NEW YORK (Reuters) – A high-temperature gauge of bank funding costs is at levels not seen since the 2008 financial crisis. But rather than signaling stress among major lenders, it is showing the biggest demand for cash the world has ever seen, industry sources said.
The gauge, known as the Libor-OIS Spread, is an imperfect measure of extra interest big banks pay for longer-term financing than the cost of overnight funds.
The spread for three-month debt on Friday was an astounding 1.38 percentage points, twice as high as anytime in the last 10 years. During the 2008 crisis, it climbed above 3.5 percentage points.
Big spreads have historically suggested that banks were having trouble borrowing. But this time, market experts say, it is an indication of unprecedented demand for cash as companies and individuals try to stay afloat while the coronavirus pandemic chokes off income.
“The real economy is looking to raise cash,” said Josh Younger, a fixed-income market strategist at JPMorgan Chase & Co (N:JPM). “When you have a rush for funding, it percolates through to this spread.

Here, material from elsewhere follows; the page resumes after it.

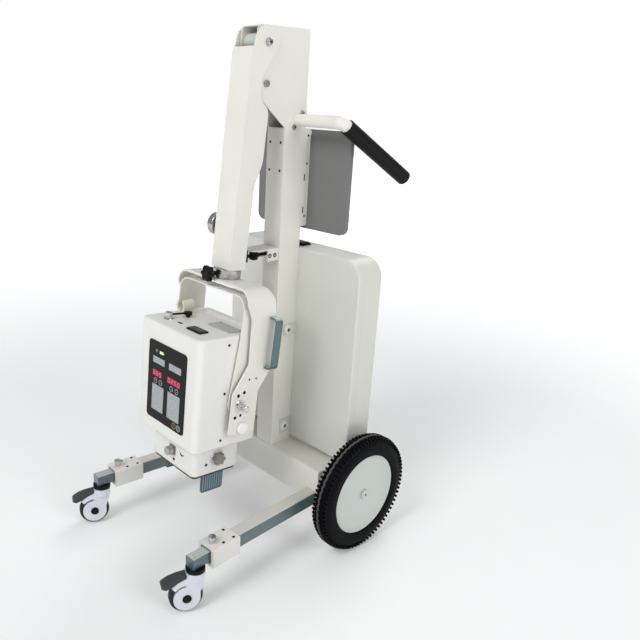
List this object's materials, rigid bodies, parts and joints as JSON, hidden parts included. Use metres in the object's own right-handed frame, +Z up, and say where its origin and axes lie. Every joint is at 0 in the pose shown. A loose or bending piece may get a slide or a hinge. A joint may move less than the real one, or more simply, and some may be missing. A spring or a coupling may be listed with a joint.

It does not reflect a bank funding crisis like we saw in 2008.”
Corporations are drawing down credit lines and trying to borrow more cash from banks to make up for shortfalls at a time when huge economies are all but shut down to prevent coronavirus from spreading. They have also been taking back cash that was parked in money-market funds that, in turn, lend to banks.
Credit concerns about banks and the loans they made may surface at some point during this crisis, but that has not happened yet, said a longtime Wall Street executive with expertise in funding markets, who was not authorized to speak publicly. For now, the need for cash is more than enough to explain the spread, he said.
Major public corporations have announced new loans and draws on credit lines of $208 billion during the coronavirus panic through Thursday, according to research by JPMorgan analyst Vivek Juneja. That figure had nearly doubled since Sunday, and does not reflect borrowing from smaller companies, or those that do not need to file disclosures.
Institutional money market funds which corporations use to hold cash have suffered redemptions in the last month of $102 billion, or 31% of their assets, according to JPMorgan.
New Federal Reserve programs to support money-market funds and commercial paper borrowing, which lasts for a few weeks, should help satisfy the corporate cash demand, according to a report by Barclays (LON:BARC) fixed-income analyst Joseph Abate.
That would take some pressure off dollar funding costs generally.
Still, the Fed programs are just getting started and may have to be tweaked before the Libor-OIS levels come back down, Abate noted.